Lain limped to Windwolf and eyed his many wounds. "Foo dogs. Can tengu be far behind?"
"A good question." Windwolf sighed. "Do you understand the strictures of the treaty between our people?"
"Yes," Lain said.
"Do I have your pledge that you'll abide by it?"
"You'll trust my word?"
"Tinker has vouched for you."
Lain threw Tinker a concerned look. "I see. Yes, you have my word."
"Word about what?" Tinker asked.
"The treaty allows for simple first aid." Lain scanned the equipment connected to Windwolf. "It theorized that since we can interbreed, humans and elves must be ninety-eight percent to ninety-nine percent genetically identical. But then, we're ninety percent identical to earthworms, so it's not that amazing, except that this is an alien world."
"We're that close to earthworms?"
"Yes. Frightening isn't it?"
"How close are Earth earthworms and Elfhome earthworms?"
"Do you know how many species of earthworms are on Earth?" Lain eyed the power sink. "Of course primates are also ninety-eight percent identical to us, and we can't interbreed."
"Has anyone tried?"
"Knowing humans," Windwolf murmured. "Yes."
Lain laughed, looking amused and yet insulted. "As a scientifically controlled experiment or a sexual perversion?"

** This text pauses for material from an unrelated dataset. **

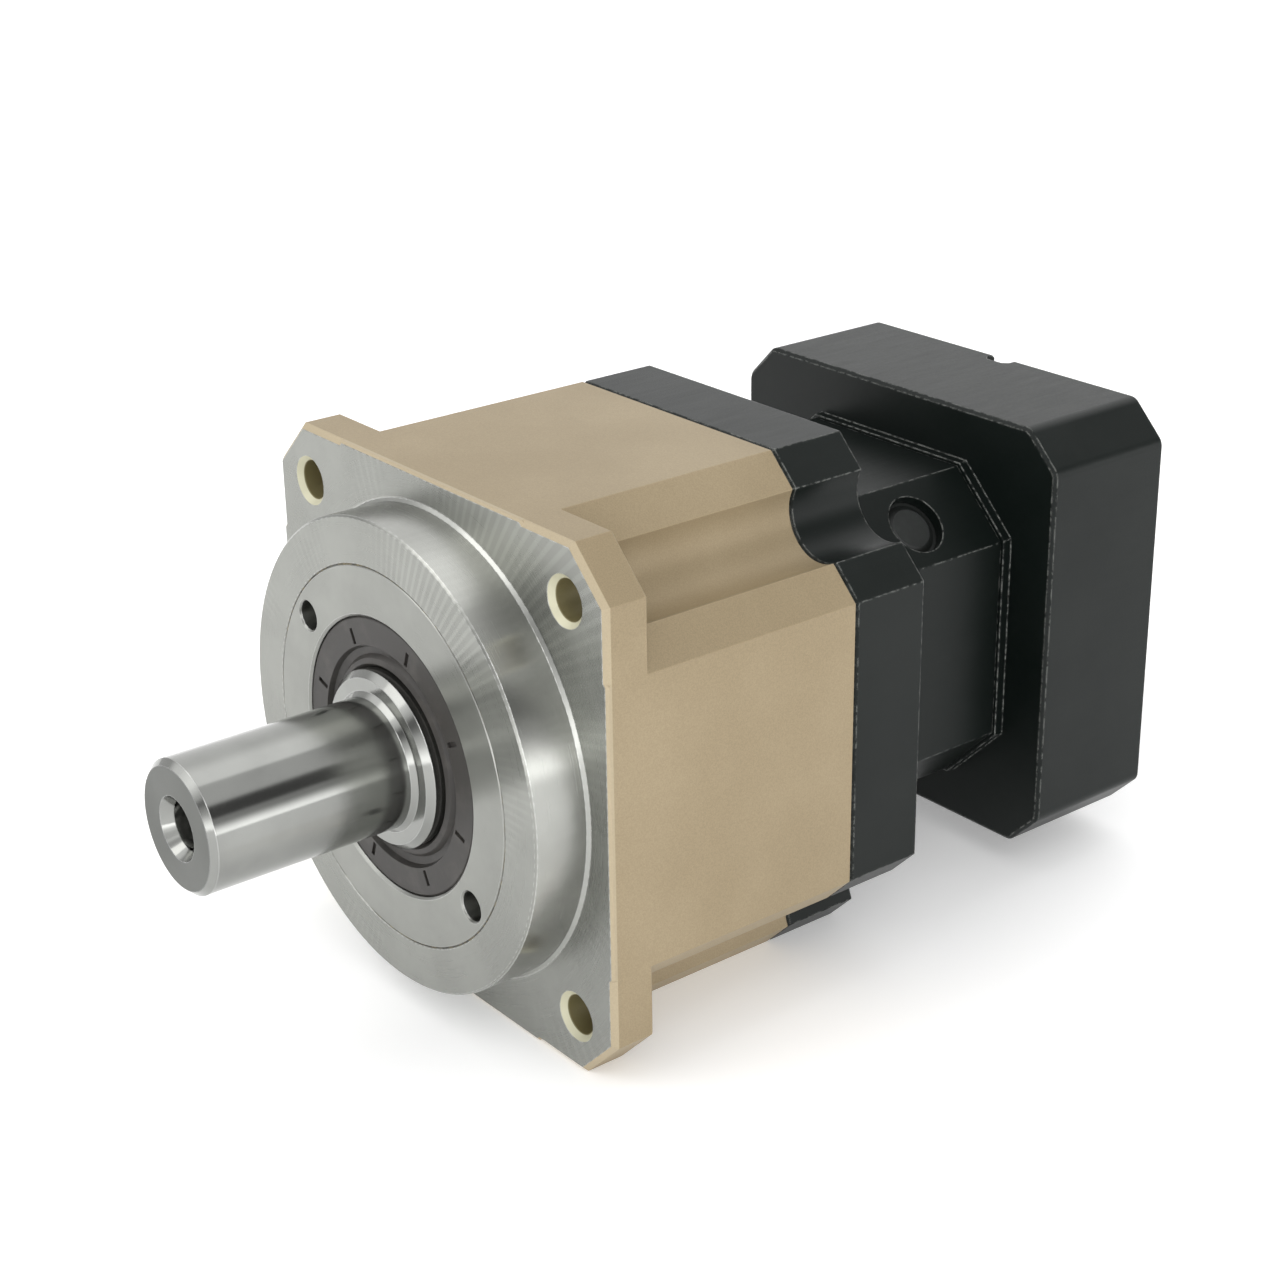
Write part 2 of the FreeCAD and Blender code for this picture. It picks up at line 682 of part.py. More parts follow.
def ring_gear():
    """Internally toothed ring pressed into the output housing."""
    angle = math.radians(first_planet_angle)
    gap_phase = ring_gap_phase(angle, planet_phase(angle, 0.0))
    blank = turned(ring_profile(20.0, ring_outer_r, ring_y0, ring_y1, 0.6))
    return blank.cut(internal_tooth_space(gap_phase, ring_y0 - 1, ring_y1 + 1))


# ------------------------------------------------------------ input shaft --
def input_shaft():
    """Sun gear, bearing seat and slotted motor hub in one piece."""
    journal = turned([(0, sun_y1), (stem_r, sun_y1), (stem_r, input_flange_y0),
                      (input_flange_r, input_flange_y0), (input_flange_r, input_bearing["y0"]),
                      (hub_r, input_bearing["y0"]),
                      (hub_r, input_bearing["y1"]), (14.3, input_bearing["y1"]),
                      (14.3, input_bearing["y1"] + 1.6), (hub_r, input_bearing["y1"] + 1.6),
                      (hub_r, hub_end_y - 0.5), (hub_r - 0.5, hub_end_y), (0, hub_end_y)])
    solid = journal.fuse(external_gear(sun_teeth, 0.0, sun_y0, sun_y1))
    bore = turned([(0, motor_bore_y0 - 2), (motor_bore_r - 2, motor_bore_y0),
                   (motor_bore_r, motor_bore_y0), (motor_bore_r, hub_end_y - 0.6),
                   (motor_bore_r + 0.6, hub_end_y), (motor_bore_r + 0.6, hub_end_y + 1),
                   (0, hub_end_y + 1)])
    solid = solid.cut(bore)
    slot = Part.makeBox(hub_slot_width, hub_end_y - hub_slot_y0 + 1, 2 * hub_r + 2,
                        FreeCAD.Vector(-hub_slot_width / 2, hub_slot_y0, -hub_r - 1))
    return cut_all(solid, [slot, turned_slot(slot)]).removeSplitter()


def turned_slot(slot):
    copy = slot.copy()
    copy.rotate(ORIGIN, AXIS, 90)
    return copy


def clamp_collar():
    """Collar round the slotted hub, threaded for the radial clamp screw."""
    ring = turned(ring_profile(hub_r, collar_outer_r, collar_y0, collar_y1))
    inside = polar(hub_r - 2, clamp_angle, clamp_y)
    hole = Part.makeCylinder(clamp_screw_r, 12, inside, access_direction())
    return ring.cut(hole)


def clamp_screw():
    """Radial hexagon-socket set screw that closes the slotted hub on the motor shaft."""
    base = polar(hub_r + 0.15, clamp_angle, clamp_y)
    length = clamp_screw_top_r - hub_r - 0.15
    screw = Part.makeCylinder(clamp_screw_r, length, base, access_direction())
    socket = hexagon(3.0, 0, 4)
    socket.rotate(ORIGIN, FreeCAD.Vector(0, 0, 1), -90)
    socket.rotate(ORIGIN, AXIS, -clamp_angle)
    socket.translate(polar(clamp_screw_top_r - 3.0, clamp_angle, clamp_y))
    return screw.cut(socket)


def access_plug():
    """Push-in plug that closes the clamp screw access hole, set a little below the surface."""
    surface = (neck_side - neck_corner) / math.sqrt(2)
    direction = access_direction()
    inner_r = surface - plug_recess - 4.5
    plug = Part.makeCylinder(access_hole_r, 4.5, polar(inner_r, clamp_angle, clamp_y), direction)
    base = polar(surface - plug_recess, clamp_angle, clamp_y)
    crown = Part.makeCone(access_hole_r - 0.6, access_hole_r - 1.8, 0.8, base, direction)
    return plug.fuse(crown).removeSplitter()


# --------------------------------------------------------------- fixings --
def housing_screws():
    screws = []
    for x, z in corner_positions(housing_screw_x, housing_screw_z):
        screws.append(socket_screw(2.5, 4.25, 5.0, rear_section_end_y - 5.6, 38, 4.0, x, z))
    return Part.makeCompound(screws)


def adapter_screws():
    screws = []
    offset = adapter_screw_circle_r / math.sqrt(2)
    for x, z in corner_positions(offset, offset):
        screws.append(socket_screw(2.5, 4.25, 5.0, 110, 92, 4.0, x, z))
    return Part.makeCompound(screws)


def housing_o_ring():
    """Round cord, squeezed into its face groove between the two housings."""
    half = o_ring_width / 2 - 0.1
    rear_y = seam_y + o_ring_depth - 0.05
    return turned(ring_profile(o_ring_r - half, o_ring_r + half, seam_y, rear_y, 0.25))


def build_parts():
    """All sub-parts by node name."""
    parts = {
        "output_housing": output_housing(),
        "ring_gear": ring_gear(),
        "rear_housing": rear_housing(),
        "motor_adapter": motor_adapter(),
        "retaining_ring": retaining_ring(),
        "output_seal": shaft_seal(seal_front_y, seal_rear_y, -1),
        "output_seal_spring": garter_spring(seal_front_y + garter_depth),
        "input_seal": shaft_seal(input_seal_y0, input_seal_y1, 1),
        "input_seal_spring": garter_spring(input_seal_y1 - garter_depth),
        "housing_o_ring": housing_o_ring(),
        "output_shaft": output_shaft(),
        "carrier_plate": carrier_plate(),
        "carrier_screws": carrier_screws(),
        "planet_pins": planet_pins(),
        "planet_washers": planet_washers(),
        "output_circlip": shaft_circlip(-3.15, -1.6, 14.3, 17.8),
        "bearing_spacer": tube(seal_journal_r, 18.5, front_bearing["y1"], rear_bearing["y0"]),
        "input_shaft": input_shaft(),
        "clamp_collar": clamp_collar(),
        "clamp_screw": clamp_screw(),
        "input_circlip": shaft_circlip(69.05, 70.55, 14.3, 17.8),
        "bearing_circlip": bore_circlip(58.25, 59.95, 21.4, 24.75),
        "access_plug": access_plug(),
        "housing_screws": housing_screws(),
        "adapter_screws": adapter_screws(),
    }
    bearings = {
        "front_bearing": front_bearing,
        "rear_bearing": rear_bearing,
        "input_bearing": input_bearing,
    }
    for name, b in bearings.items():
        parts[name + "_inner_ring"] = inner_ring(b)
        parts[name + "_outer_ring"] = outer_ring(b)
        parts[name + "_balls"] = balls(b)
        parts[name + "_cage"] = cage(b)
    for i, angle in enumerate(planet_angles(), start=1):
        parts["planet_gear_%d" % i] = planet_gear(angle)
        parts["planet_needles_%d" % i] = planet_needles(angle)
    return parts


os.makedirs("parts", exist_ok=True)
for name, shape in build_parts().items():
    shape.exportStep("parts/%s.step" % name)
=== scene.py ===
import math
import random

import bpy
from mathutils import Matrix, Vector


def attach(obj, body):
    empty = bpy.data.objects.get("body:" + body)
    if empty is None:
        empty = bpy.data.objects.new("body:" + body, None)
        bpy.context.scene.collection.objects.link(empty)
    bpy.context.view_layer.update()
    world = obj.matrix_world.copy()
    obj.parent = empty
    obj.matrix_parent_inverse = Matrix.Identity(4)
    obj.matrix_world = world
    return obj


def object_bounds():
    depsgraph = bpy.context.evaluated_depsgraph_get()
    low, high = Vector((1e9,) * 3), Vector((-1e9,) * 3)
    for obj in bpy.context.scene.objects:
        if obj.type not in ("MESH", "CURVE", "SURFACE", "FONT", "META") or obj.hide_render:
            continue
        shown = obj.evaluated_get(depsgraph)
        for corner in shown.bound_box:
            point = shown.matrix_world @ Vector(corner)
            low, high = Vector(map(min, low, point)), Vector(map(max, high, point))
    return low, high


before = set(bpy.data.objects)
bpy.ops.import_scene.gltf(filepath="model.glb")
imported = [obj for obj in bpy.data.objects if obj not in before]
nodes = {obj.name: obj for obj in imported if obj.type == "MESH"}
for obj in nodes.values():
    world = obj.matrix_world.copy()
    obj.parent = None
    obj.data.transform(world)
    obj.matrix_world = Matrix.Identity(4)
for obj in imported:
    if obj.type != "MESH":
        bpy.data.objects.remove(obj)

# Inline planetary gear reducer. Row frame: metres, +Z up, gearbox axis along Y,
# output shaft towards -Y, origin at the centre of the flange's mounting face.

MM = 0.001
random.seed(7)
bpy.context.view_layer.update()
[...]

"Both." Windwolf earned a dark look from Lain.
"What does that have to do with anything now?" Tinker asked to distract the two.
"The point is that the elves want to keep it all theory," Lain said. "It's against the treaty to cull any genetic samples from an accident victim. It's why Mercy won't treat elves." She shook her head. "This is going to be tricky. I'll need him in my operating room to properly treat him."

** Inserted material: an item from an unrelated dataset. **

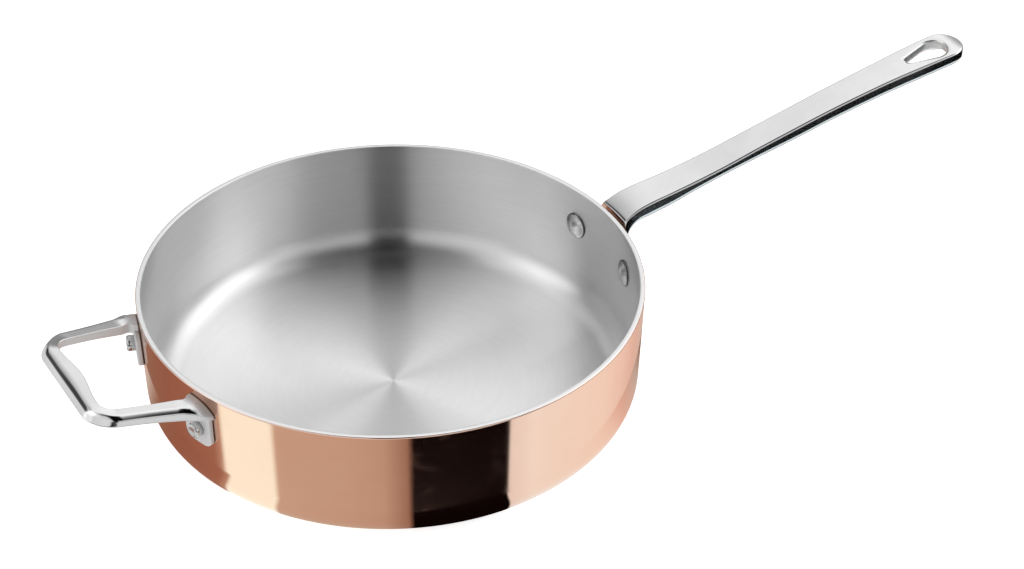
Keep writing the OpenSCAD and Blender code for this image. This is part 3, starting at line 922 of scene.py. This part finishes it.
# The same cards go on under the floor, where only the copper's turn to the base mirrors them. They
# are bent to the place that the turn mirrors, so each edge runs straight down to the base.
band_mesh = bpy.data.meshes.new("turn_cards")
band_low, band_inside, band_outside = -0.001, 0.098, 0.150
spots = []
for a in np.radians(np.arange(0, 360, 3)):
    spots += [(r * math.cos(a), r * math.sin(a), band_low) for r in (band_inside, band_outside)]
n = len(spots)
band_mesh.from_pydata(spots, [], [(k, k + 1, (k + 3) % n, (k + 2) % n) for k in range(0, n, 2)])
card_band = bpy.data.objects.new("turn_cards", band_mesh)
bpy.context.scene.collection.objects.link(card_band)
card_paper = bpy.data.materials.new("card_paper")
card_paper.use_nodes = True
bench = Bench(card_paper.node_tree)
x, y, _ = bench.split(bench.add("ShaderNodeTexCoord", {}, {}, "Object"))
radius = (x * x + y * y) ** 0.5
around = bench.maths("ARCTAN2", y, x) + (handle_turn + math.pi / 2)
around = bench.maths("WRAP", around, math.pi, -math.pi)
around = around - (0.041 + 1.82 * (radius - 0.119)) * bench.maths("SINE", around * 1.1 - 0.06)
faced = (around * 2 - 0.056 + 0.114 * bench.maths("SINE", around)) * (180 / math.pi)
faced = bench.maths("WRAP", faced, 180, -180)
card_light = bench.add("ShaderNodeValToRGB", {"stops": card_stops}, {0: (faced + 180) / 360})
shade = card_most * (0.4 + 0.6 * radius.eased(0.110, 0.122))
shaded = bench.add("ShaderNodeVectorMath", {"operation": "SCALE"}, {0: card_light, "Scale": shade})
feed(bench, card_paper.node_tree.nodes["Principled BSDF"], {
    "Base Color": (0, 0, 0, 1), "Roughness": 1, "Specular IOR Level": 0,
    "Emission Color": shaded, "Emission Strength": 1,
})
band_mesh.materials.append(card_paper)

# The camera looks from the photograph's angle. Its lens is given by the focal length in pixels.
pitch, roll, distance = math.radians(35.191), math.radians(0.187), 1.5790
shift_right, shift_up = 0.063355, 0.053609
forward = Vector((0, math.cos(pitch), -math.sin(pitch)))
upward = Vector((0, math.sin(pitch), math.cos(pitch)))
level = Vector((1, 0, 0))
right = level * math.cos(roll) + upward * math.sin(roll)
top = upward * math.cos(roll) - level * math.sin(roll)
place = -forward * distance + right * shift_right + top * shift_up
turned = Matrix.Rotation(-handle_turn, 4, "Z")
camera_data = bpy.data.cameras.new("camera")
camera = bpy.data.objects.new("camera", camera_data)
bpy.context.scene.collection.objects.link(camera)
film_width, image_width, focal_pixels = 36, 1024, 2952.4
camera_data.sensor_width = film_width
camera_data.sensor_fit = "HORIZONTAL"
camera_data.lens = focal_pixels / image_width * film_width
camera_data.clip_start, camera_data.clip_end = 0.05, 50
stand = Matrix((right, top, -forward)).transposed().to_4x4()
stand.translation = place
camera.matrix_world = turned @ stand
bpy.context.scene.camera = camera
bpy.context.scene.view_settings.view_transform = "Standard"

Tinker considered. "I have longer leads. We could leave the sink in the trailer and run the magic into your OR with the longer leads. There might be a drop in power, though."

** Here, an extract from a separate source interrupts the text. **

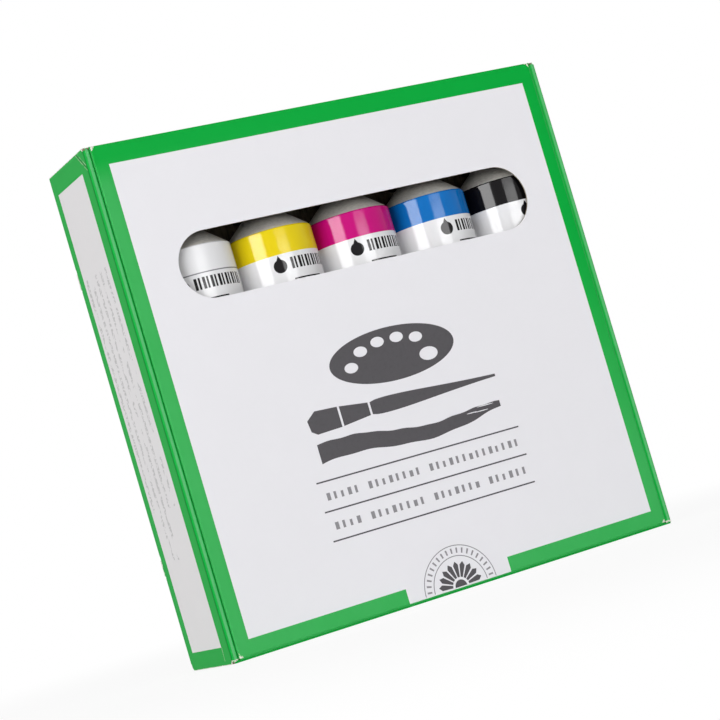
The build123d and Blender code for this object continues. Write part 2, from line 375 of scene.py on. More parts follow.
def lid_finish():
    """Lid: white panel in a green frame whose lower bar has a gap, raw edge at the window."""
    prints = bpy.context.scene.paint_box_print
    f = Finish("lid_print")
    panel = f.both(
        f.inside(f.x, lid_low.x + prints.side_margin, lid_high.x - prints.side_margin),
        f.inside(f.z, lid_low.z + prints.foot_margin, box_top - prints.head_margin),
    )
    gap_head = lid_low.z + 10 * MM
    gap = f.both(
        f.inside(f.x, prints.gap_left, prints.gap_right), f.step(f.z, gap_head, gap_head - 0.1 * MM)
    )
    # painted sheen: the green is milkier on the left and towards the foot, and not at the head
    sheen_share = f.both(
        f.any(f.step(f.x, 50 * MM, -75 * MM), f.step(f.z, 115 * MM, 5 * MM)),
        f.step(f.z, box_top - 4 * MM, box_top - 16 * MM),
    )
    green = painted_sheen(f, tuple(prints.green), sheen_share)
    ink = f.mix(f.any(panel, gap), green, tuple(prints.white))
    behind = f.step(f.y, front_y + board - 2 * BLUR, front_y + board - BLUR)
    cut = f.both(
        f.step(window_distance(f), 2 * BLUR, BLUR), f.step(f.y, front_y + 0.05 * MM, front_y + 0.11 * MM)
    )
    edge_x = f.math("SUBTRACT", lid_high.x, f.math("ABSOLUTE", f.x))
    edge_z = f.math("MINIMUM", f.math("SUBTRACT", box_top, f.z), f.math("SUBTRACT", f.z, lid_low.z))
    corner = f.math("MAXIMUM", f.math("ADD", edge_x, edge_z), 0.0)
    rubbed = wear_by_line(f, corner, 2.2 * MM)
    printed = f.both(f.without(behind), f.without(cut))
    return board_finish(f, printed, ink, f.both(rubbed, printed))


def fine_print(f):
    """Five upright rows of tiny dashes on a side wall. The second and third from the back run lower."""
    pitch, middle, half = 4.72 * MM, 1.7 * MM, 0.85 * MM
    head, foot_z, lower_foot_z = 135 * MM, 54 * MM, 37 * MM
    soft = 0.1 * MM
    row = f.math("FRACT", f.math("DIVIDE", f.math("SUBTRACT", f.y, middle - pitch / 2), pitch))
    beside = f.math("MULTIPLY", f.math("ABSOLUTE", f.math("SUBTRACT", row, 0.5)), pitch)
    rows = f.both(
        f.step(beside, half + soft, half), f.inside(f.y, middle - 2.5 * pitch, middle + 2.5 * pitch)
    )
    lower_rows = f.inside(f.y, middle - pitch / 2, middle + 1.5 * pitch)
    foot = f.any(
        f.step(f.z, foot_z, foot_z + soft), f.both(f.step(f.z, lower_foot_z, lower_foot_z + soft), lower_rows)
    )
    words = f.step(f.noise(150, 1, 0.5, stretch=(0.2, 1.6, 1.0)), 0.4, 0.43)
    dashes = f.step(f.noise(1500, 1, 0.5, stretch=(0.2, 0.7, 1.0)), 0.46, 0.52)
    return f.both(rows, foot, f.step(f.z, head, head - soft), words, dashes)


def back_fold(f):
    """1 where a wall folds round to the back panel."""
    return f.step(f.y, back_y - 0.5 * MM, back_y - 0.42 * MM)


def wall_finish(side):
    """Outer board of a side wall: green frame, white label, faint lines of fine print on the left."""
    prints = bpy.context.scene.paint_box_print
    f = Finish("left_wall_print" if side < 0 else "right_wall_print")
    label = f.both(
        f.inside(f.y, prints.label_front, prints.label_back),
        f.inside(f.z, prints.label_foot, prints.label_head),
    )
    # the side's green carries a faint painted sheen all over
    ink = f.mix(label, painted_sheen(f, tuple(prints.green), 1.0, 0.05), tuple(prints.label))
    if side < 0:
        ink = f.shade(ink, f.math("MULTIPLY", fine_print(f), 0.45), 0.35)
    # pale creases beside the mitre fold at the head and one at the foot, each from start to end
    crease_lines = (
        ((rim_y, box_top - 7.2 * MM), (rim_y + 6.9 * MM, box_top - 0.3 * MM), 0.22 * MM),
        ((rim_y, box_top - 5.6 * MM), (rim_y + 5.2 * MM, box_top - 0.3 * MM), 0.2 * MM),
        ((rim_y + 5.5 * MM, 1.1 * MM), (rim_y + 5.0 * MM, 6.0 * MM), 0.18 * MM),
    )
    creases = f.both(
        f.any(*[streak(f, *line) for line in crease_lines]), f.step(f.noise(500, 3, 0.7), 0.36, 0.56)
    )
    # painted shade: a darker streak along the mitre fold between the creases, and a darker line at the front
    # edge of the side beside the rim
    fold = f.both(
        streak(f, (rim_y, box_top - 6.4 * MM), (rim_y + 6.1 * MM, box_top - 0.4 * MM), 0.5 * MM),
        f.without(creases),
    )
    edge_shade = f.step(f.y, rim_y + 0.22 * MM, rim_y + 0.1 * MM)
    ink = f.shade(ink, f.any(f.math("MULTIPLY", edge_shade, 0.7), f.math("MULTIPLY", fold, 0.8)), 0.5)
    ink = f.mix(f.math("MULTIPLY", creases, 0.45), ink, tuple(prints.fibre))
    out = f.math("MULTIPLY", f.x, side)
    outer = f.step(out, half_width - SKIN - BLUR, half_width - SKIN)
    round_back = f.both(back_fold(f), f.step(out, wall_low.x + SKIN, wall_low.x + SKIN + BLUR))
    printed = f.any(outer, round_back)
    edge_z = f.math("MINIMUM", f.math("SUBTRACT", box_top, f.z), f.z)
    rubbed = wear_by_line(f, f.math("MAXIMUM", edge_z, 0.0), 0.35 * MM)
    corner_y = f.math("SUBTRACT", f.y, rim_y)
    corner = wear_by_line(f, f.math("ADD", edge_z, corner_y), 1.4 * MM)
    return board_finish(f, printed, ink, f.both(f.any(rubbed, corner), printed))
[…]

Oilcan peered through the AC slot from the truck cab. "If I take down a section of the fence, we can back up almost to the OR's window."
"Oh, we can't," Tinker said. "We'll drive over the flowers and ruin them."
"A man's life is more important than flowers." Lain brushed the objection aside. "Will the spell let you disconnect and reconnect?"
"I am not a man," Windwolf whispered.
"Elf. Man. Close enough for horseshoes," Tinker said, shaking her head in answer to Lain's question. "I can print a second spell and activate it in the OR. We'll have to scrub his chest to get all traces of the old spell off."
"Horseshoes?" Windwolf asked.
"It's a game," Tinker told him. "Oilcan and I play it at the scrap yard. When you're better, I'll teach it to you."
"Okay." Lain limped to the door. "Let's make this happen."
Tinker printed off another copy of the spell and found longer leads. Oilcan found help at the Observatory in the form of astronomers. They took down much of the picket fence and eased the truck to the porch. Luckily Lain had a hospital gurney in her lab, and they wheeled it over a ramp into the trailer. After Oilcan and two of the postdocs slid Windwolf onto the gurney, they wheeled it as far as the present leads allowed, which took them inside the foyer of Lain's grand Victorian home.
There they let him sit, while Tink threaded the longer leads out the lab window. Then came the mad scramble of disconnecting leads, pushing Windwolf to the lab, moving the truck, cleaning Windwolf's chest, applying the spell, and reconnecting the leads. Windwolf lay still as death on the gurney even after Tink activated the spell.
"Is he dead?" Tinker had been entertaining herself with thoughts of Windwolf's aristocratic reaction to flinging large metal horseshoes at a metal peg. Would he even come see how the game would be played, she had wondered, or would he vanish out of her life like he had done last time? The thought of him dead and unable to do either sickened her. Oh please, no.
And then after that, an even more horrible thought. Oh, no, the life debt! She patted her shirt pocket, and the cancel spell crinkled reassuringly. There was even magic left in the sink to power the spell.